Task details
Quote the entries below from the line with "Write part 2 of the OpenSCAD" through the line with "window_h = 13;", both ends included, and only those lines.

Items
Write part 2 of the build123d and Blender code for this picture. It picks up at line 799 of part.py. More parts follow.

--

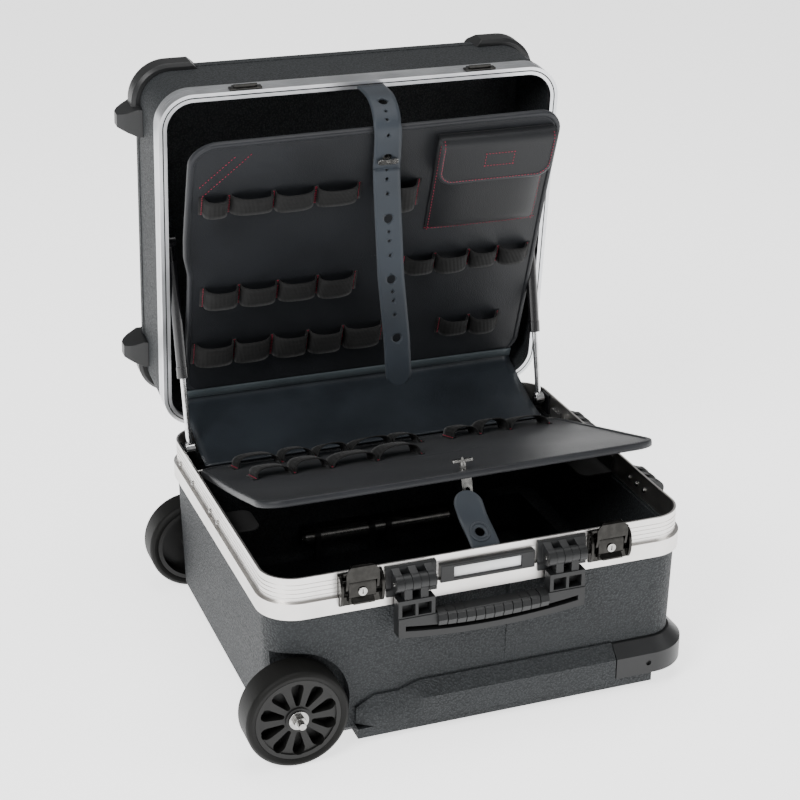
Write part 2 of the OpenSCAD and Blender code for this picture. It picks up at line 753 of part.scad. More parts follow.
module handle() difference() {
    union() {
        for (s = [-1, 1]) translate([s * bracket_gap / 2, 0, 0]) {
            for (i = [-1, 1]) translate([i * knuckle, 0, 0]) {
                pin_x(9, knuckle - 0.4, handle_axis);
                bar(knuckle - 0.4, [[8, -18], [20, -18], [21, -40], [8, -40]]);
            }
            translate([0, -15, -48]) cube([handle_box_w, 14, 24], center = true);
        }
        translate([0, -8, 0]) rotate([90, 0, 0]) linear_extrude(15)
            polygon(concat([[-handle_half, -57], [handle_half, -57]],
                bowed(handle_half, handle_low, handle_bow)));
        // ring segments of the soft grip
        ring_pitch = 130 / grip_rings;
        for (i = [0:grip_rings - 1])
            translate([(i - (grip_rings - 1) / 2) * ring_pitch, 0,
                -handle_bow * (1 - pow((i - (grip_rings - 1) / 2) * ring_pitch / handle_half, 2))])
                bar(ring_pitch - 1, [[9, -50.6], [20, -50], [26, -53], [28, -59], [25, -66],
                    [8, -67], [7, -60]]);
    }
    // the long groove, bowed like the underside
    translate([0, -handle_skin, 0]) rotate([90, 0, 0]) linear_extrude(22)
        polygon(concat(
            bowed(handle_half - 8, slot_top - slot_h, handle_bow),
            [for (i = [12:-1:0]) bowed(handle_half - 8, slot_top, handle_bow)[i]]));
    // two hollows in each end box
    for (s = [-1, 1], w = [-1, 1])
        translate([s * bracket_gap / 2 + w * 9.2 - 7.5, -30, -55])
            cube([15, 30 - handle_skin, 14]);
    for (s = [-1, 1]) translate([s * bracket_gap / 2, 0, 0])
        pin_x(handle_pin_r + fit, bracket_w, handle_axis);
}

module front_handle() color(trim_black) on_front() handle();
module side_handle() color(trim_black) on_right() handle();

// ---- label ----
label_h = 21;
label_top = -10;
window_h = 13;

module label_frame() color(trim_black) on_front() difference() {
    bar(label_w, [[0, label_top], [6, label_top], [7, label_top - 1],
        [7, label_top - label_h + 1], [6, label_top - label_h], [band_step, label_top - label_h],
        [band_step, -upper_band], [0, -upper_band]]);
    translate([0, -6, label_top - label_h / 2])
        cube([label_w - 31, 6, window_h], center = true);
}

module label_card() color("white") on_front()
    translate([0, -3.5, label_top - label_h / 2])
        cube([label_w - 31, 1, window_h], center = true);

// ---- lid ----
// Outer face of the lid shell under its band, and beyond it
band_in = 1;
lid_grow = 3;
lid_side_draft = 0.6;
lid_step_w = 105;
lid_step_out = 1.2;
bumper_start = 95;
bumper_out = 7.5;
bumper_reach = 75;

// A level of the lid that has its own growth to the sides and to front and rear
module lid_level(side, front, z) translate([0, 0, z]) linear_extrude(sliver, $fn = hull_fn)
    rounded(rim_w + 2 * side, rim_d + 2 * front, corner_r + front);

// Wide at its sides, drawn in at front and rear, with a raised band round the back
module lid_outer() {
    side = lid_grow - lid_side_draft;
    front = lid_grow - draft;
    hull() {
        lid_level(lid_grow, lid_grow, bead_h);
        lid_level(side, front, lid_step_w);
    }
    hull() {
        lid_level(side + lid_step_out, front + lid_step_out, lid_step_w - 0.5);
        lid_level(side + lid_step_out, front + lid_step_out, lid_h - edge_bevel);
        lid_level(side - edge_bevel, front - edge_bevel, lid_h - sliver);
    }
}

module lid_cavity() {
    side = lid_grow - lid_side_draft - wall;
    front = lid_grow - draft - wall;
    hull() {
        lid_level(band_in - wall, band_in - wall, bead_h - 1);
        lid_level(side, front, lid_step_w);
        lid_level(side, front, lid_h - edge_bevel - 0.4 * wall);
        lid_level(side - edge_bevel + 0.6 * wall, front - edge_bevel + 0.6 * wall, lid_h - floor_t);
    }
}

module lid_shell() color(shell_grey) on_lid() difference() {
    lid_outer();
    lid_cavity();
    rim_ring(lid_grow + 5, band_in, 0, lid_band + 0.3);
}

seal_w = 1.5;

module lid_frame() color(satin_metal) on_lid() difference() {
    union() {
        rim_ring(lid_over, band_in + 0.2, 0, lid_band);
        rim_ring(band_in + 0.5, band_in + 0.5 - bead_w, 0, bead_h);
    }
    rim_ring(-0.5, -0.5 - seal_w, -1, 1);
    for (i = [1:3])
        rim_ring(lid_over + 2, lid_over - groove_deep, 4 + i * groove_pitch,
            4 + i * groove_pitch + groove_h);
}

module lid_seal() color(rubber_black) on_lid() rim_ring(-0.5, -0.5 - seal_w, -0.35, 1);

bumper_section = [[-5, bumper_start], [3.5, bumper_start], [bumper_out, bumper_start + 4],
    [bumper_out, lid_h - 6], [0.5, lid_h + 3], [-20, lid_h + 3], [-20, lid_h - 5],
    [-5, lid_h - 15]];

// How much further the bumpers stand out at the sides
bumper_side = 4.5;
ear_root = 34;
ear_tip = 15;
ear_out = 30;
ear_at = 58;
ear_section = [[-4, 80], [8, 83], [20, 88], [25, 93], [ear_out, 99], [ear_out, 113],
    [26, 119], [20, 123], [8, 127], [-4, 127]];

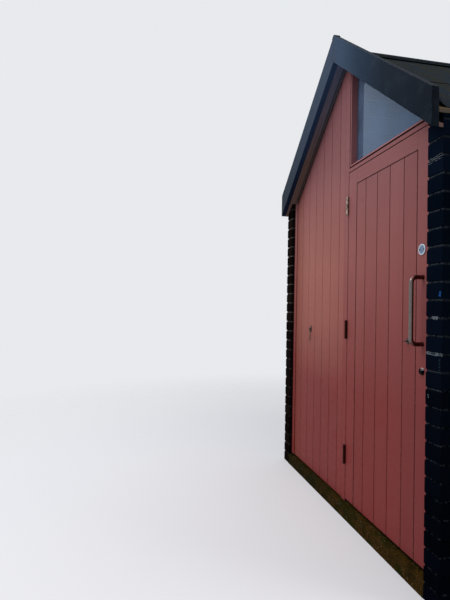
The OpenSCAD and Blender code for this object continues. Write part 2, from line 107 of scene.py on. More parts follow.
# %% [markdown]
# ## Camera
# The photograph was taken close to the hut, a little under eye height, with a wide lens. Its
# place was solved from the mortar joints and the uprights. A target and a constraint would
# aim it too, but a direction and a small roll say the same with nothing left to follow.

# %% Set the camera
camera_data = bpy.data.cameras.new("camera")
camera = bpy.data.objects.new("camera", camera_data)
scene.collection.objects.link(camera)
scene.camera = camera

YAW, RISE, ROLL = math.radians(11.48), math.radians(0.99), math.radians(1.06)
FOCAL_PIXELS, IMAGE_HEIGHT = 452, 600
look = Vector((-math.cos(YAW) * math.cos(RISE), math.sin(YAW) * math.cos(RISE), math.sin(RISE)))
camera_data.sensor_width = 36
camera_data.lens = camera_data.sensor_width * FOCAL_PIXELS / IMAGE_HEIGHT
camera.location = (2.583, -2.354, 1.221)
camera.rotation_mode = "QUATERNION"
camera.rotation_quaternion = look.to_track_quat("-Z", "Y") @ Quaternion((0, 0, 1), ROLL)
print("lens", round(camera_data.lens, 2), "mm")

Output
Write part 2 of the OpenSCAD and Blender code for this picture. It picks up at line 753 of part.scad. More parts follow.
module handle() difference() {
    union() {
        for (s = [-1, 1]) translate([s * bracket_gap / 2, 0, 0]) {
            for (i = [-1, 1]) translate([i * knuckle, 0, 0]) {
                pin_x(9, knuckle - 0.4, handle_axis);
                bar(knuckle - 0.4, [[8, -18], [20, -18], [21, -40], [8, -40]]);
            }
            translate([0, -15, -48]) cube([handle_box_w, 14, 24], center = true);
        }
        translate([0, -8, 0]) rotate([90, 0, 0]) linear_extrude(15)
            polygon(concat([[-handle_half, -57], [handle_half, -57]],
                bowed(handle_half, handle_low, handle_bow)));
        // ring segments of the soft grip
        ring_pitch = 130 / grip_rings;
        for (i = [0:grip_rings - 1])
            translate([(i - (grip_rings - 1) / 2) * ring_pitch, 0,
                -handle_bow * (1 - pow((i - (grip_rings - 1) / 2) * ring_pitch / handle_half, 2))])
                bar(ring_pitch - 1, [[9, -50.6], [20, -50], [26, -53], [28, -59], [25, -66],
                    [8, -67], [7, -60]]);
    }
    // the long groove, bowed like the underside
    translate([0, -handle_skin, 0]) rotate([90, 0, 0]) linear_extrude(22)
        polygon(concat(
            bowed(handle_half - 8, slot_top - slot_h, handle_bow),
            [for (i = [12:-1:0]) bowed(handle_half - 8, slot_top, handle_bow)[i]]));
    // two hollows in each end box
    for (s = [-1, 1], w = [-1, 1])
        translate([s * bracket_gap / 2 + w * 9.2 - 7.5, -30, -55])
            cube([15, 30 - handle_skin, 14]);
    for (s = [-1, 1]) translate([s * bracket_gap / 2, 0, 0])
        pin_x(handle_pin_r + fit, bracket_w, handle_axis);
}

module front_handle() color(trim_black) on_front() handle();
module side_handle() color(trim_black) on_right() handle();

// ---- label ----
label_h = 21;
label_top = -10;
window_h = 13;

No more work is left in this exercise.